1.序
由于笔者目前用python比较多,所以想安装下pySpark,并且在Anaconda2中调用。
(1)jdk-8u91-windows-x64.exe
(2)spark-1.6.0-bin-hadoop2.6.0.tgz
2.安装
(1)jdk默认安装
(2)spark-1.6.0-bin-hadoop2.6.0.tgz先进行解压。假设目录为E:\spark-1.6.0-bin-hadoop2.6.0
(3)配置环境变量
SPARK_HOME=E:\spark-1.6.0-bin-hadoop2.6.0
Path添加%SPARK_HOME%\bin和%SPARK_HOME%\python
这时,你可以利用打开cmd,输入pySpark。没有问题的话,你可以看到下图
(4)要想在Anaconda2中调用pySpark,需要加载包。

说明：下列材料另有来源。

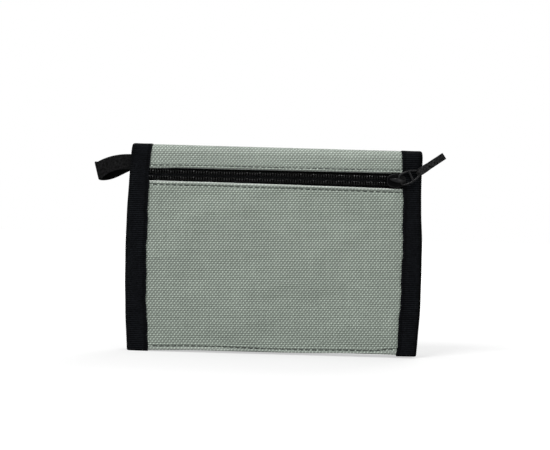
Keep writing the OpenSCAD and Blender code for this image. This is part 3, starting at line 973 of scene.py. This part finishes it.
def build_cord():
    """Flat tape folded round the pull frame's end bar, its two layers sewn together."""
    end, angle = joint_place("cord_swing"), math.radians(35)
    along = np.array([math.cos(angle), 0, math.sin(angle)])
    across = np.array([-along[2], 0, along[0]])
    length, half_w, tape_t, turn_r = 13 * MM, 1.5 * MM, 0.55 * MM, 0.62 * MM
    v = np.linspace(-1, 1, 13)
    a = np.linspace(-math.pi / 2, math.pi / 2, 14)[1:-1]
    run = np.linspace(0, 1, 60)
    gap = turn_r - (turn_r - 0.3 * MM) * smooth(run * 5)
    u = np.concatenate([length * run[::-1], -turn_r * np.cos(a), length * run])
    y = np.concatenate([-gap[::-1], turn_r * np.sin(a), gap])
    narrow = 0.72 + 0.36 * smooth((u + 0.3 * MM) / (1.4 * MM)) - 0.08 * smooth((u - 3.2 * MM) / (2 * MM))
    wide = (narrow * half_w)[:, None] * v
    points = end + u[:, None, None] * along + wide[:, :, None] * across + y[:, None, None] * OUTWARD[1]
    n = grid_normals(points)
    n = n * -np.sign(n[0, 0, 1])
    s = run_length(points[:, 6])
    rib = 0.03 * MM * np.cos(2 * math.pi * s / (0.5 * MM))
    half_t = tape_t / 2 * (0.5 + 0.5 * rolled_edge((1 - np.abs(v)) * half_w, 0.25 * MM))
    cord, _ = sheet("pull_tape", points + n * rib[:, None, None], n, half_t, grid(v * half_w, s[:, None]))
    finish_piece(cord, CORD, body="pull_cord", stands_for=["pull_cord"])
    line = end + np.linspace(-1.49, 1.49, 9)[:, None] * MM * across + (0.3 * MM + tape_t / 2) * OUTWARD[-1]
    rows = [stitches("row", line + along * at * MM, OUTWARD[-1], 0.75 * MM, 0.6 * MM, 0.13 * MM, 0.08 * MM)
            for at in (1.5, 2.1, 2.7, 3.3)]
    finish_piece(join("pull_tape_stitch", rows), THREAD_SOFT, body="pull_cord")


# ---------------------------------------------------------------- side loop


def build_side_loop():
    """Tape folded into a flat loop: both legs leave the left binding, droop and meet in a round bend."""
    root = joint_place("loop_swing")
    columns = 17
    v = np.linspace(0, 1, columns)
    run = np.linspace(0, 1, 50)
    bend = np.linspace(0, math.pi, 24)[1:-1]
    bend_r, root_gap = 1.3 * MM, 0.34 * MM
    # Heights above the root of the upper and lower edges of the front leg, then of the back leg
    front_top = 3.85 * MM - 3.6 * MM * run ** 2.3
    front_low = -2.7 * MM - 4.2 * MM * run ** 3.2
    back_top = front_top - 0.5 * MM * np.sin(math.pi * run)
    back_low = -3.1 * MM - 4.5 * MM * np.sin(math.pi / 2 * run) ** 1.2
    turn = (1 - np.cos(bend)) / 2
    top, low = (np.concatenate([front, between(front[-1], back[-1], turn), back[::-1]])
                for front, back in ((front_top, back_top), (front_low, back_low)))
    share = np.concatenate([run, np.ones_like(bend), run[::-1]])
    past = np.concatenate([0 * run, bend_r * np.sin(bend), 0 * run])
    gap = between(root_gap, bend_r, smooth(run * 1.1))
    out_y = np.concatenate([-gap, -bend_r * np.cos(bend), gap[::-1]])
    x = 2.6 * MM - share[:, None] * between(12.3 * MM, 14.25 * MM, v) - past[:, None]
    y = out_y[:, None] + 0.35 * MM * (v - 0.5) * np.sin(math.pi * share)[:, None]
    points = root + grid(x, y, between(low[:, None], top[:, None], v))
    n = grid_normals(points)
    n = n * -np.sign(n[5, 5, 1])
    s = run_length(points[:, columns // 2])
    width = 6.8 * MM
    rib = 0.02 * MM * np.cos(2 * math.pi * s / LOOP_RIB)
    half_t = 0.26 * MM * (0.45 + 0.55 * rolled_edge((0.5 - np.abs(v - 0.5)) * width, 0.3 * MM))
    shaded_inside = np.array([0.0, 1.0])[:, None, None]
    loop, _ = sheet("side_loop_tape", points + n * rib[:, None, None], n, half_t,
                    grid(v * width, s[:, None]), shaded_inside)
    fold = dict(a="zip_half", b="side_loop", start=root + [1.6 * MM, 0, 0], end=root - [1.0 * MM, 0, 0])
    finish_piece(loop, LOOP_TAPE, fold=fold, stands_for=["side_loop"])


# ---------------------------------------------------------------- inside


def pinch(x, full):
    """Depth of an inside cloth: full in the middle, drawn towards the canvas under the bindings."""
    centre, reach = (TAPE_X[-1] + TAPE_X[1]) / 2, (TAPE_X[1] - TAPE_X[-1]) / 2
    return full * (1 - 0.3 * smooth((np.abs(x - centre) - reach + 3 * MM) / (11 * MM)))


def pocket_cloth(name, half, node, material, window=None):
    """Front of an inside pocket: hemmed mouth with a row of stitches, sides and foot under the seams."""
    low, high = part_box(node)
    depth = abs((low.y if half > 0 else high.y) - FACE_Y[half])
    thick = 0.35 * MM
    t = crowded(90, 0.6)[:, None]
    z = between(HEM_Z, high.z, t) + np.zeros(120)
    x = cloth_columns(z, 120, 1.6 * MM)
    z = above_hem(x, z)
    to_mouth = high.z - z
    droop = 0.25 * MM * np.sin(math.pi * np.clip((x - TAPE_X[-1]) / (TAPE_X[1] - TAPE_X[-1]), 0, 1))
    z = z - droop * smooth(t * 2 - 1)
    hem = 0.16 * MM * smooth((4.2 * MM - to_mouth) / (0.5 * MM))
    wave = 0.1 * MM * np.sin(x / MM * 0.17 + depth / MM) * np.sin(z / MM * 0.12)
    at = pinch(x, depth) + hem - seam_groove(to_mouth, MOUTH_STITCH, 0.12 * MM) + wave
    half_t = (thick + hem) / 2
    middle = grid(x, FACE_Y[half] - half * (at - half_t), z)
    half_t = half_t * rolled_edge(to_mouth, 0.35 * MM)
    cloth, outer = sheet(name, middle, OUTWARD[-half], half_t, grid(x, z))
    if window is not None:
        cut_window(cloth, window)
    finish_piece(cloth, material, body=HALF_BODY[half], stands_for=[node])
    shown = (x[-20] > TAPE_X[-1] + 0.5 * MM) & (x[-20] < TAPE_X[1] - 0.5 * MM)
    path = seam_path(outer, z, high.z - MOUTH_STITCH)[shown]
    thread = stitches(name + "_stitch", path, OUTWARD[-half], 2.4 * MM, 1.9 * MM, 0.13 * MM, 0.08 * MM)
    finish_piece(thread, THREAD if material is PANEL else THREAD_BLACK, body=HALF_BODY[half])


def stitched_frame(name, x, z, y, half, slot):
    """Stitches round a rectangle on the inside face of one half, given its ends in x and in z."""
    r = 1.5 * MM
    a = np.radians([np.linspace(start, start + 90, 6) for start in (0, 90, 180, 270)])
    corner_x = np.array([x[1] - r, x[0] + r, x[0] + r, x[1] - r])[:, None]
    corner_z = np.array([z[1] - r, z[1] - r, z[0] + r, z[0] + r])[:, None]
    path = grid(corner_x + r * np.cos(a), y, corner_z + r * np.sin(a)).reshape(-1, 3)
    thread = stitches(name, np.concatenate([path, path[:1]]), OUTWARD[-half], 2.3 * MM, 1.9 * MM, 0.14 * MM)
    finish_piece(thread, THREAD_SOFT, body=HALF_BODY[half])


def cut_window(cloth, window):
    """Removes the cloth inside a rectangle, given its ends in x and in z, and closes the cut edge."""
    (x0, x1), (z0, z1) = window
    work = bmesh.new()
    work.from_mesh(cloth.data)
    for at, across in (((x0, 0, 0), (1, 0, 0)), ((x1, 0, 0), (1, 0, 0)),
                       ((0, 0, z0), (0, 0, 1)), ((0, 0, z1), (0, 0, 1))):
        bmesh.ops.bisect_plane(work, geom=work.verts[:] + work.edges[:] + work.faces[:],
                               plane_co=at, plane_no=across, dist=1e-8)
    gone = []
    for f in work.faces:
        c = f.calc_center_median()
        if x0 < c.x < x1 and z0 < c.z < z1:
            gone.append(f)
    bmesh.ops.delete(work, geom=gone, context="FACES")
    bmesh.ops.bridge_loops(work, edges=[e for e in work.edges if e.is_boundary])
    bmesh.ops.recalc_face_normals(work, faces=work.faces)
    work.to_mesh(cloth.data)
    work.free()
    cloth.data.set_sharp_from_angle(angle=math.radians(50))


def build_lining(half, name, nodes):
    """Thin lining from the middle of the spine over the fold and down the inside of a half."""
    at_fold, full = 1.15 * MM, (2.9 if half < 0 else 1.25) * MM
    place, out, s = fold_path(half, HEM_Z + 0.2 * MM, 0.8 * MM)
    x = cloth_columns(place[:, 2], 90)
    z = above_hem(x, place[:, 2:])
    depth = pinch(x, between(at_fold, full, smooth((40 * MM - z) / (6 * MM))))
    n, thick = out[:, None, :], 0.3 * MM
    middle = grid(x, place[:, 1:2], z) - n * (depth + thick / 2)[:, :, None]
    cloth, _ = sheet(name, middle, n, thick / 2, grid(x, -half * s[:, None]))
    finish_piece(cloth, LINING, fold=FOLDS[half], stands_for=nodes)


def build_strip(name, node, half, material, slot, bumps):
    """Touch fastener strip: a woven base with a raised field of pile."""
    low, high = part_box(node)
    x = np.linspace(low.x, high.x, 200)
    z = between(low.z, high.z, np.linspace(0, 1, 34)[:, None])
    edge = np.minimum(np.minimum(z - low.z, high.z - z), np.minimum(x - low.x, high.x - x))
    base_y = high.y if half > 0 else low.y
    thick = high.y - low.y
    nap = np.random.default_rng(7).uniform(0, bumps, edge.shape)
    field = smooth((edge - 1.2 * MM) / (0.5 * MM))
    rise = thick * (0.4 + 0.55 * field) - nap * field
    outer = grid(x, base_y - half * rise * rolled_edge(edge + 0.12 * MM, 0.3 * MM), z)
    strip = shell(name, outer, grid(x, base_y, z), grid(x, z), sharp=80)
    finish_piece(strip, material, body=HALF_BODY[half], stands_for=[node])
    inset = 0.75 * MM
    stitched_frame(name + "_stitch", (low.x + inset, high.x - inset), (low.z + inset, high.z - inset),
                   base_y - half * thick * 0.4, half, slot)


def build_film():
    """Clear film behind the window, slightly rippled."""
    low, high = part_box("id_window")
    x, z = np.linspace(low.x, high.x, 60), np.linspace(low.z, high.z, 40)[:, None]
    y = (low.y + high.y) / 2 + 0.03 * MM * np.sin(x / MM * 0.3) * np.sin(z / MM * 0.25)
    clear, _ = sheet("window_film", grid(x, y, z), OUTWARD[-1], 0.07 * MM, grid(x, z))
    finish_piece(clear, FILM, body="cover_half", stands_for=["id_window"])


# ---------------------------------------------------------------- studio


def area_light(name, place, size, power):
    """Round soft light that looks at the wallet."""
    light = bpy.data.lights.new(name, "AREA")
    light.shape = "DISK"
    light.size = size
    light.energy = power
    lamp = new_object(name, light)
    lamp.location = place
    lamp.rotation_euler = (-Vector(place)).to_track_quat("-Z", "Y").to_euler()


def build_studio():
    """White floor and sky, broad soft lights and a long-lens camera square to the zip side."""
    scene = bpy.context.scene
    scene.view_settings.view_transform = "Standard"
    scene.world = bpy.data.worlds.new("soft_room")
    scene.world.use_nodes = True
    sky = Nodes(scene.world.node_tree)
    backdrop = sky.tree.nodes["Background"]
    backdrop.inputs["Color"].default_value = (1, 1, 1, 1)
    upward = sky.split(sky.node("ShaderNodeTexCoord").outputs["Generated"])[2]
    seen = sky.node("ShaderNodeLightPath").outputs["Is Camera Ray"]
    glow = sky.math("MULTIPLY_ADD", upward, 0.3, 0.22)
    sky.feed(backdrop.inputs["Strength"], sky.math("MAXIMUM", glow, seen))

    paint = Paint("white_floor", 0.9, gloss=0.0)
    paint.set("Base Color", (0.3, 0.3, 0.3, 1))
    paint.set("Emission Color", (1, 1, 1, 1))
    seen = paint.node("ShaderNodeLightPath").outputs["Is Camera Ray"]
    away = paint.node("ShaderNodeVectorMath", operation="LENGTH")
    paint.feed(away.inputs[0], paint.node("ShaderNodeNewGeometry").outputs["Position"])
    glow = paint.math("MINIMUM", paint.math("MULTIPLY_ADD", away.outputs["Value"], 0.5, 0.42), 1.0)
    paint.set("Emission Strength", paint.math("MULTIPLY_ADD", seen, glow, 0.1))
    span = np.linspace(-6, 6, 9)
    top = grid(span, span[:, None], OPEN_Z - 0.45 * MM)
    floor = shell("studio_floor", top, top - [0, 0, 5 * MM], top[:, :, :2])
    floor.data.materials.append(paint.material)

    area_light("key_above", (-0.35, -0.65, 0.75), 0.4, 9.3)
    area_light("fill_front", (0.5, -0.9, 0.25), 0.6, 3.8)
    area_light("fill_back", (0.3, 0.9, 0.7), 0.7, 9.0)
    area_light("fill_left", (-1.0, 0.1, 0.4), 0.6, 3.0)
    area_light("fill_right", (1.0, 0.1, 0.3), 0.6, 2.0)

    camera = bpy.data.cameras.new("camera")
    camera.lens = 100
    camera.sensor_width = 36
    eye = new_object("camera", camera)
    view_width = 232.7 * MM
    distance = view_width / camera.sensor_width * camera.lens
    aim = Vector((0.25 * MM, FRONT_Y, 10.85 * MM))
    roll = math.radians(1.6)
    right = Vector((math.cos(roll), 0, math.sin(roll)))
    up = Vector((-math.sin(roll), 0, math.cos(roll)))
    back = right.cross(up)
    turned = Matrix((right, up, back)).transposed().to_4x4()
    eye.matrix_world = Matrix.Translation(aim + back * distance) @ turned
    scene.camera = eye


def build_wallet():
    """Every piece of the wallet."""
    build_zip_panel()
    build_top_strip()
    build_rear_canvas()
    for side in (-1, 1):
        for half in (-1, 1):
            build_binding(side, half)
    build_coil("upper_coil_row", 1, "upper_coil")
    build_coil("lower_coil_row", -1, "lower_coil")
    build_zip_tape("upper_tape", "upper_zip_tape")
    build_zip_tape("lower_tape", "lower_zip_tape")
    build_slider()
    build_pull()
    build_cord()
    build_side_loop()
    build_lining(1, "cover_lining_cloth", ["cover_lining"])
    build_lining(-1, "pocket_lining_cloth", ["pocket_lining", "spine_lining"])
    pocket_cloth("note_pocket_cloth", 1, "note_pocket_panel", LINING)
    pocket_cloth("cover_card_cloth", 1, "cover_card_panel", PANEL)
    low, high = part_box("id_window")
    border, window_h = 4 * MM, 38 * MM
    window = (low.x + border, high.x - border), (high.z - border - window_h, high.z - border)
    pocket_cloth("window_frame_cloth", 1, "window_frame", LINING, window)
    build_film()
    seam = 1.6 * MM
    around = [(ends[0] - seam, ends[1] + seam) for ends in window]
    stitched_frame("window_stitch", *around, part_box("window_frame")[0].y, 1, "lining")
    pocket_cloth("rear_card_cloth", -1, "rear_card_panel", PANEL)
    pocket_cloth("front_card_cloth", -1, "front_card_panel", PANEL)
    build_strip("loop_strip_pile", "loop_strip", 1, LOOP_PILE, "loop_pile", 0.25 * MM)
    build_strip("hook_strip_pile", "hook_strip", -1, HOOK_PILE, "hook_pile", 0.12 * MM)


build_wallet()
build_studio()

将E:\spark-1.6.0-bin-hadoop2.6.0\python文件夹下pySpark文件夹拷贝到C:\Anaconda2\Lib\site-packages**(注:我的python安装目录是这个路径,可能有的读者是C:\Python27\Lib\site-packages)**
3.pyCharm wordCount示例
- 新建wordCount.py文件,写代码
import sys
from operator import add
from pyspark import SparkContext
if __name__ == "__main__":
sc = SparkContext(appName="PythonWordCount")
lines = sc.textFile('words.txt')
counts = lines.flatMap(lambda x: x.split(' ')) \
.map(lambda x: (x, 1)) \
.reduceByKey(add)
output = counts.collect()
for (word, count) in output:
print "%s: %i" % (word, count)
sc.stop()
19: 1
Michael: 1
Andy: 1
30: 1
29: 1
Justin: 1
如果出现如下错误:
1. ModuleNotFoundError: No module named 'py4j'
conda install py4j
或者pip install py4j
2. ImportError: cannot import name accumulators
ImportError: No module named py4j.java_gateway
设置:
import os
import sys
from operator import add
from pyspark import SparkContext
# Path for spark source folder
os.environ['SPARK_HOME']="D:\\ProgramFiles\\spark-1.6.0-bin-hadoop2.6"
# Append pyspark to Python Path
sys.path.append("D:\\ProgramFiles\\spark-1.6.0-bin-hadoop2.6/python/")
if __name__ == "__main__":
sc = SparkContext(appName="PythonWordCount")
lines = sc.textFile('E:\\testData\\spark\\spark1.6\\people.txt')
counts = lines.flatMap(lambda x: x.split(',')) \
.map(lambda x: (x, 1)) \
.reduceByKey(add)
output = counts.collect()
for (word, count) in output:
print "%s: %i" % (word, count)
sc.stop()
4.pySpark学习地址
(1)http://spark.apache.org/docs/latest/api/python/pyspark.html
(2)在上面解压的文件夹E:\spark-1.3.0-bin-hadoop2.4\examples\src\main\python中有很多示例代码,可以进行学习,本文中的wordCount就是用的上面的代码(进行了一点点修改)。
注意:
如果你用的python为3.5+版本,接下来这步操作决定我们是否能够完成配置
1、在D:\spark\spark-2.0.1-bin-hadoop2.7\bin文件夹下找到pyspark文件,然后用notepad++打开。
2、找到export PYSPARK_PYTHON然后把这个地方变成export PYSPARK_PYTHON=python3
3、保存,大功告成。